Minister Carmelo Abela has affirmed the need for a speedy transition to the green economy, which is essential in maintaining economic growth and the creation of new jobs in the post-pandemic period
“Transitioning quickly into the green economy is essential and in Malta’s interest as the country stands to gain in terms of opportunities for growth and the creation of new and high-quality jobs.”
Minister Abela’s comments were made during his participation in an online discussion hosted by MEUSAC and the Embassy of the Federal Republic of Germany in Malta, organised on the occasion of the end of the German Presidency of the Council of the European Union. The discussion reviewed the Presidency’s role at a time of decisive actions by the European Union.
The main topics for discussion were the EU multi-annual financial framework 2021-2027, the Recovery Package, the Climate targets for 2030 and Brexit in the context of the pandemic and the EU’s response for these unprecedented times and challenges. Apart from Minister Abela, Minister for Foreign and European Affairs, Evarist Bartolo, and the Ambassador of the Federal Republic of Germany to Malta, Walter Haßmann, were also in attendance.
During the discussion moderated by Head of MEUSAC Mandy Falzon, Minister Abela said that the transition to the green economy has to come with Government, social partners, civil society and the private sector working in tandem. This would lead to the creation of greener and better jobs beneficial for employers, employees and the country and would also help Malta’s turnaround following the COVID-19 pandemic.
Minister Abela added that climate and environmental challenges must be turned into opportunities across all policy areas and making the transition just and inclusive for all. He mentioned how the 2021 Budget includes 377 measures spread over various sectors that focus mainly on the environment to enable Malta to transition towards a green economy. He also touched upon the Maltese Government’s efforts in introducing simple but effective measures to improve the work-life balance.
Minister Abela addressed a Commission proposal initiated during the German Presidency about protecting workers by adequate minimum wages by stating that these yield social benefits, reduce economic disparities, sustain domestic demands and also partially reduce the gender pay-gap.
He added that the current crisis has particularly hit sectors with a higher share of low-wage workers. Ensuring a decent living for workers and reducing in-work poverty is not only important during the crisis but also essential for a sustainable and inclusive economic recovery, said Minister Abela, whilst also noting that the Directive increases the coverage of collective bargaining.

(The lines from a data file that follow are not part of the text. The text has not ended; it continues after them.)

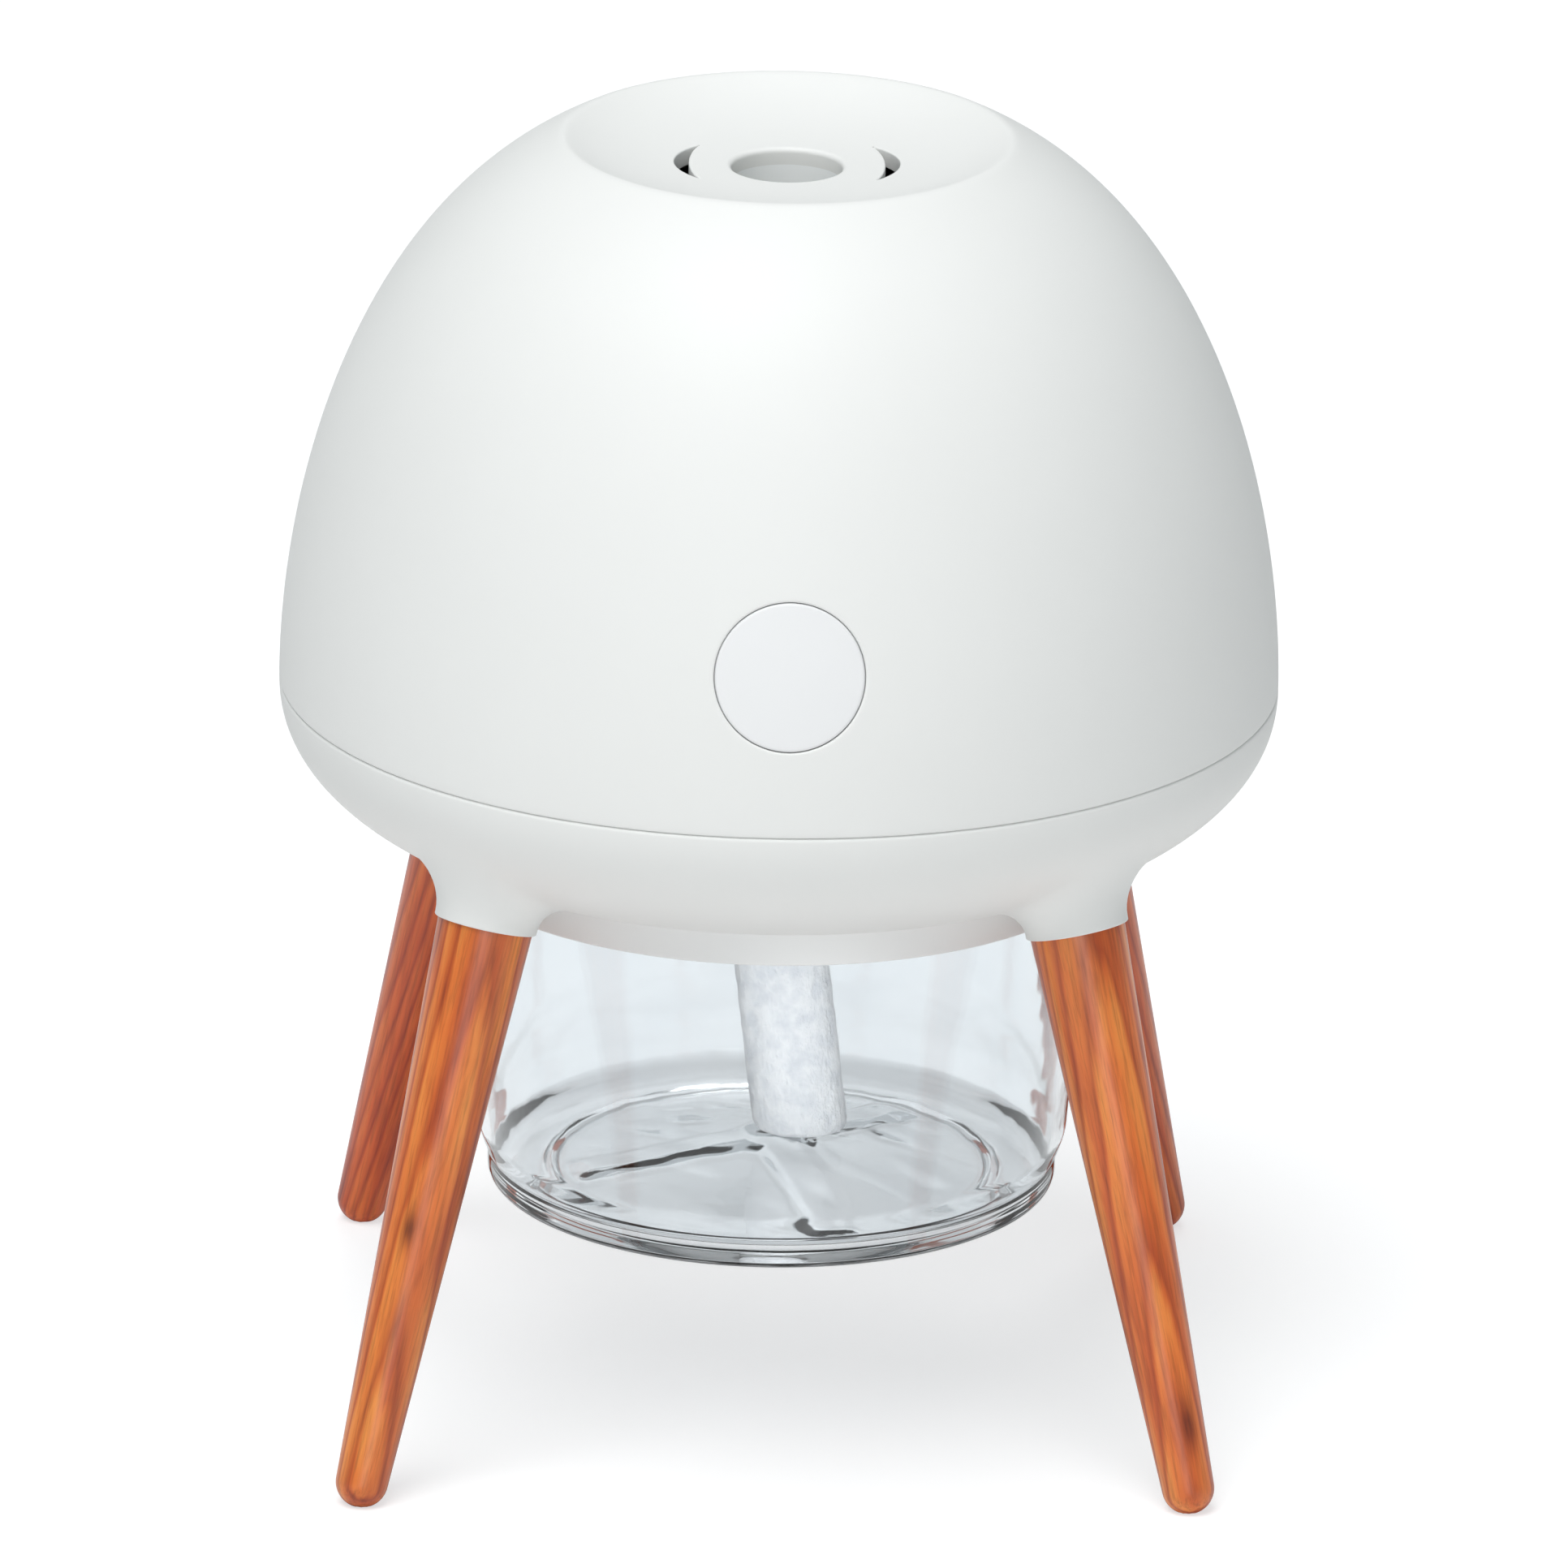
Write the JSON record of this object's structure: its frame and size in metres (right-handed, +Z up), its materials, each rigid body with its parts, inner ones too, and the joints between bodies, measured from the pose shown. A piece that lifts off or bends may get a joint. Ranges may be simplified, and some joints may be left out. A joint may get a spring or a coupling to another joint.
{
  "type": "cool mist humidifier",
  "caption": "Egg-shaped desk humidifier with a push button and dished mist outlet, on splayed wooden legs, with a clear screw-on water tank and a wick beneath.",
  "frame": {"origin": "centre of the ground plane under the housing, where the four feet stand", "axes": "+Z up, -Y is the front with the button, +X is to the right seen from the front"},
  "size_m": [0.13, 0.13, 0.1687],
  "materials": {
    "shell_plastic": "satin white moulded plastic",
    "button_plastic": "satin white moulded plastic",
    "collar_plastic": "satin white moulded plastic",
    "inner_plastic": "plain moulded plastic",
    "lacquered_wood": "turned, stained and lacquered",
    "clear_plastic": "clear polished plastic",
    "silicone": "soft silicone",
    "cotton": "pressed white fibre",
    "screw_steel": "zinc-plated steel",
    "steel_plate": "bright stamped steel",
    "piezo_ceramic": "silvered ceramic",
    "switch_plastic": "black moulded plastic",
    "board_laminate": "green coated laminate",
    "coil_copper": "enamelled copper winding",
    "can_aluminium": "drawn can",
    "socket_plastic": "natural moulded plastic",
    "lead_jacket": "soft vinyl jacket"
  },
  "bodies": {
    "root": {"dome_shell": "shell_plastic", "lower_shell": "shell_plastic", "tank_collar": "collar_plastic", "collar_screws": "screw_steel", "leg_front_left": "lacquered_wood", "leg_front_right": "lacquered_wood", "leg_rear_left": "lacquered_wood", "leg_rear_right": "lacquered_wood", "leg_screws": "screw_steel", "wick": "cotton", "wick_tube": "inner_plastic", "wick_grommet": "silicone", "tube_screws": "screw_steel", "piezo_seal": "silicone", "piezo_plate": "steel_plate", "piezo_ring": "piezo_ceramic", "piezo_cap": "inner_plastic", "cap_screws": "screw_steel", "chimney_seal": "silicone", "mist_chimney": "shell_plastic", "tact_switch": "switch_plastic", "circuit_board": "board_laminate", "board_screws": "screw_steel", "driver_chip": "switch_plastic", "boost_coil": "coil_copper", "capacitors": "can_aluminium", "lead_sockets": "socket_plastic", "power_inlet": "steel_plate", "inlet_board": "board_laminate", "inlet_socket": "socket_plastic", "inlet_screws": "screw_steel", "power_lead": "lead_jacket", "piezo_lead": "lead_jacket"},
    "button": {"button_cap": "button_plastic"},
    "plunger": {"switch_plunger": "switch_plastic"},
    "gasket": {"tank_gasket": "silicone"},
    "tank": {"tank": "clear_plastic"}
  },
  "joints": [
    {"name": "button_press", "type": "slide", "parent": "root", "child": "button", "axis": [0, 0.983, -0.1838], "range_m": [0, 0.0008], "stiffness_N_per_m": 1500},
    {"name": "switch_press", "type": "slide", "parent": "root", "child": "plunger", "axis": [0, 0.983, -0.1838], "range_m": [0, 0.0008]},
    {"name": "tank_drop", "type": "slide", "parent": "root", "child": "gasket", "axis": [0, 0, -1], "range_m": [0, 0.012]},
    {"name": "tank_turn", "type": "hinge", "parent": "gasket", "child": "tank", "pos_m": [0, 0, 0.0705], "axis": [0, 0, -1], "range_deg": [0, 360]}
  ],
  "couplings": [
    {"joint": "switch_press", "follows": "button_press", "ratio": 1},
    {"joint": "tank_drop", "follows": "tank_turn", "m_per_rad": 0.0019099}
  ]
}
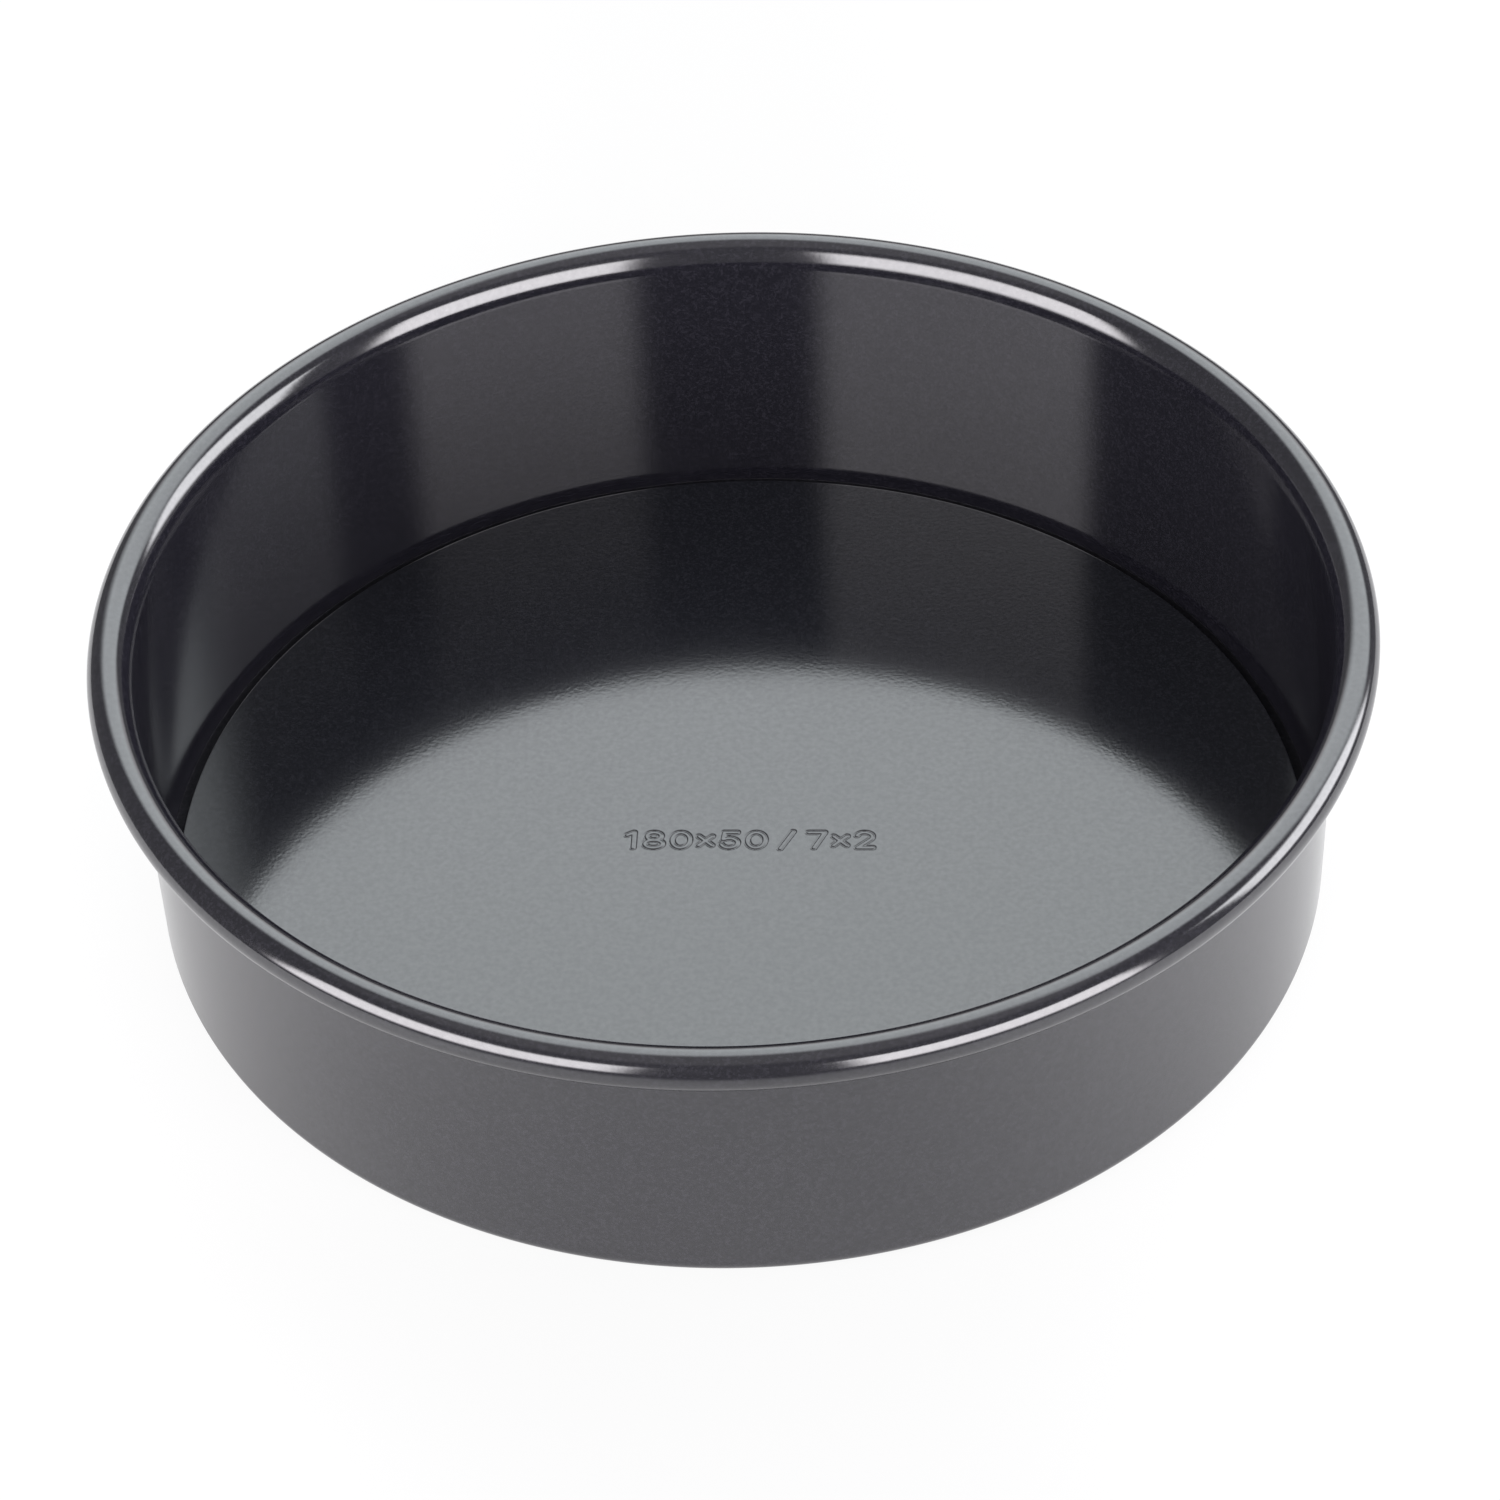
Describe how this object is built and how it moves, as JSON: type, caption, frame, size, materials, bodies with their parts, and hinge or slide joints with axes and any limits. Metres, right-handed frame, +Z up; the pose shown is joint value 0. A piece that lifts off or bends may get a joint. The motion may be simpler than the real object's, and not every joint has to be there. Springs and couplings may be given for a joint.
{
  "type": "loose-base round cake tin",
  "caption": "Round non-stick cake tin: straight drawn side with a rolled rim and an inward ledge, and a flat loose base that lifts out.",
  "frame": {"origin": "centre of the plane that the tin stands on, on the tin's middle line", "axes": "+Z up along the tin's middle line, the way the loose base lifts out; X and Y lie in the resting plane, and +Y points away from the viewer of the reference picture"},
  "size_m": [0.195, 0.195, 0.0492],
  "materials": {
    "ring_coating": "dark charcoal non-stick coating on steel, smooth semi-gloss with a very fine metallic fleck",
    "base_coating": "the same dark charcoal non-stick coating, semi-gloss with a very fine grain"
  },
  "bodies": {
    "ring": {"tin_ring": "ring_coating"},
    "base": {"loose_base": "base_coating"}
  },
  "joints": [
    {"name": "base_lift", "type": "slide", "parent": "ring", "child": "base", "axis": [0, 0, 1], "range_m": [0, 0.06]}
  ]
}
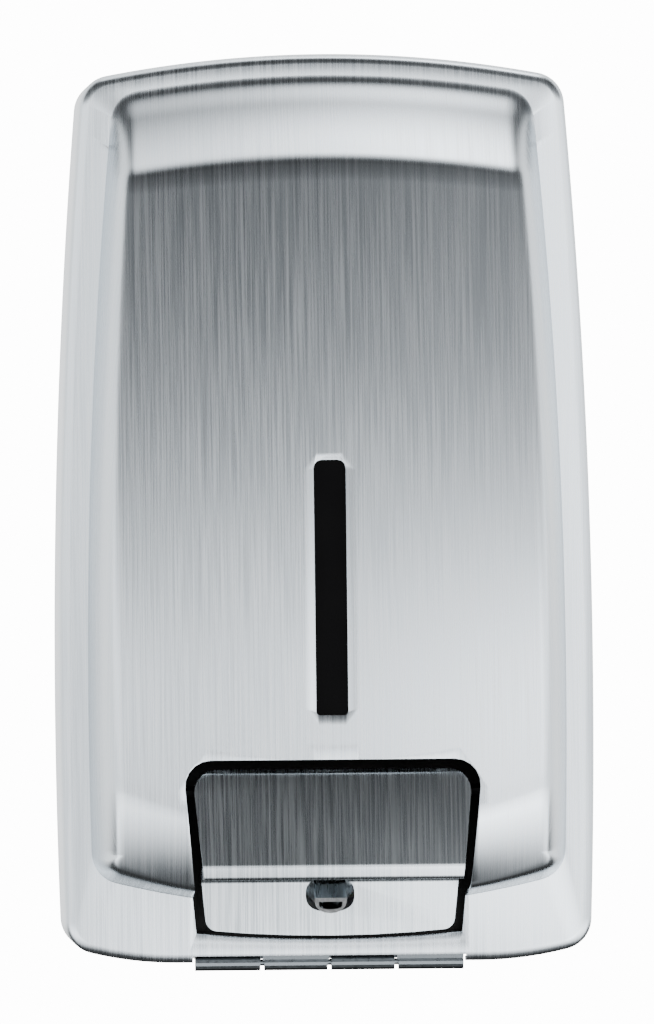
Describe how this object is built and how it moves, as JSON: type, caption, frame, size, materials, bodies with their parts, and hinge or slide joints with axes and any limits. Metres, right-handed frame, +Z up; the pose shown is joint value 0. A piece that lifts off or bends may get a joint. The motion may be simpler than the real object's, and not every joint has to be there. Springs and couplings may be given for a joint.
{
  "type": "wall mounted soap dispenser",
  "caption": "Steel wall soap dispenser: hinged domed cover with level window, push handle, inclined pump, tank with lid and cam lock.",
  "frame": {"origin": "on the wall plate's back face, at the middle of the cover's width and height", "axes": "+X to the right seen from the front, +Y into the wall, +Z up"},
  "size_m": [0.1334, 0.1079, 0.2293],
  "materials": {
    "cover_steel": "vertically brushed satin",
    "handle_steel": "brushed pad, satin chin",
    "fixing_steel": "plain rolled",
    "spout_steel": "turned and polished",
    "black_oxide_steel": "blackened",
    "spring_steel": "drawn wire",
    "smoked_acrylic": "dark polished",
    "black_abs": "fine moulded grain",
    "milky_polyethylene": "blow moulded, milky",
    "white_acetal": "smooth moulded",
    "black_rubber": "matt",
    "lock_brass": "turned"
  },
  "bodies": {
    "wall_side": {"wall_plate": "fixing_steel", "hinge_bracket": "fixing_steel", "bracket_rivet_left": "fixing_steel", "bracket_rivet_right": "fixing_steel", "leaf_rivet_left": "fixing_steel", "leaf_rivet_right": "fixing_steel", "hinge_leaf_fixed": "fixing_steel", "hinge_pin": "fixing_steel", "latch_keeper": "fixing_steel", "tank_clip_left": "fixing_steel", "tank_clip_right": "fixing_steel", "tank": "milky_polyethylene", "lid_seal": "black_rubber", "lid_pin": "fixing_steel", "pump_gasket": "black_rubber", "pump_body": "white_acetal", "pump_nut": "white_acetal", "gland_cap": "white_acetal", "inlet_cap": "white_acetal", "valve_ball": "fixing_steel", "return_spring": "spring_steel"},
    "lid": {"tank_lid": "milky_polyethylene"},
    "plunger": {"plunger": "spout_steel", "piston_seal": "black_rubber"},
    "cover": {"front_cover": "cover_steel", "window_strip": "smoked_acrylic", "window_frame": "black_abs", "handle_surround": "black_abs", "handle_pin": "black_oxide_steel", "surround_stud_left": "fixing_steel", "surround_stud_right": "fixing_steel", "surround_nut_left": "fixing_steel", "surround_nut_right": "fixing_steel", "hinge_leaf_moving": "fixing_steel", "lock_housing": "black_abs", "lock_nut": "fixing_steel"},
    "handle": {"push_handle": "handle_steel"},
    "lock": {"lock_cylinder": "lock_brass", "lock_cam": "fixing_steel", "cam_screw": "fixing_steel"}
  },
  "joints": [
    {"name": "cover_open", "type": "hinge", "parent": "wall_side", "child": "cover", "pos_m": [0, -0.0667, -0.1136], "axis": [1, 0, 0], "range_deg": [0, 110]},
    {"name": "handle_push", "type": "hinge", "parent": "cover", "child": "handle", "pos_m": [0, -0.09, -0.0705], "axis": [1, 0, 0], "range_deg": [0, 14], "stiffness_Nm_per_rad": 2, "springref_deg": -8.59},
    {"name": "plunger_slide", "type": "slide", "parent": "wall_side", "child": "plunger", "axis": [0, 0.8827, 0.4699], "range_m": [0, 0.0076], "deforming": ["return_spring"]},
    {"name": "lid_open", "type": "hinge", "parent": "wall_side", "child": "lid", "pos_m": [0, -0.0195, 0.0642], "axis": [-1, 0, 0], "range_deg": [0, 90]},
    {"name": "lock_turn", "type": "hinge", "parent": "cover", "child": "lock", "pos_m": [0, -0.042, 0.11355], "axis": [0, 0, -1], "range_deg": [0, 90]}
  ],
  "couplings": [
    {"joint": "plunger_slide", "follows": "handle_push", "m_per_rad": 0.029794}
  ]
}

Minister for Foreign and European Affairs Evarist Bartolo stressed that despite repeated appeals, a lot more needs to be done to overcome the root causes of irregular migration.
Minister Bartolo called upon all EU Member States to regroup and work towards genuine progress on the solidarity mechanism and to seriously address the root causes. “This is also a matter of trade – unless we agree to fairer trade deals we cannot expect sending and transit countries to create jobs and wealth within their territories”.
In this context, Minister Bartolo reiterated Malta’s commitment to work with all stakeholders not only to control migratory flows, but to fight organized crime syndicates dealing in human smuggling and violating universal human rights. Promoting the culture of human rights remains crucial and central to all our efforts, he concluded.
Ambassador Haßmann stated that “After an eventful presidency, we are proud to have made progress in quite a number of important issues, based on solidarity and a lot of hard work by all of us in the EU. Now, we are pleased to hand over with confidence to our Portuguese colleagues, partners in the trio presidency together with Slovenia.”
Non-resident Ambassadors to Malta for Portugal and Slovenia Pedro Nuno de Abreu e Melo Bártolo and Tomaž Kunstelj respectively also participated in the discussion as their countries follow Germany in taking over the rotating Presidency next year.
The discussion included the virtual participation of several representatives of diplomatic missions in Malta and abroad, civil society representatives, government officials and members of the public.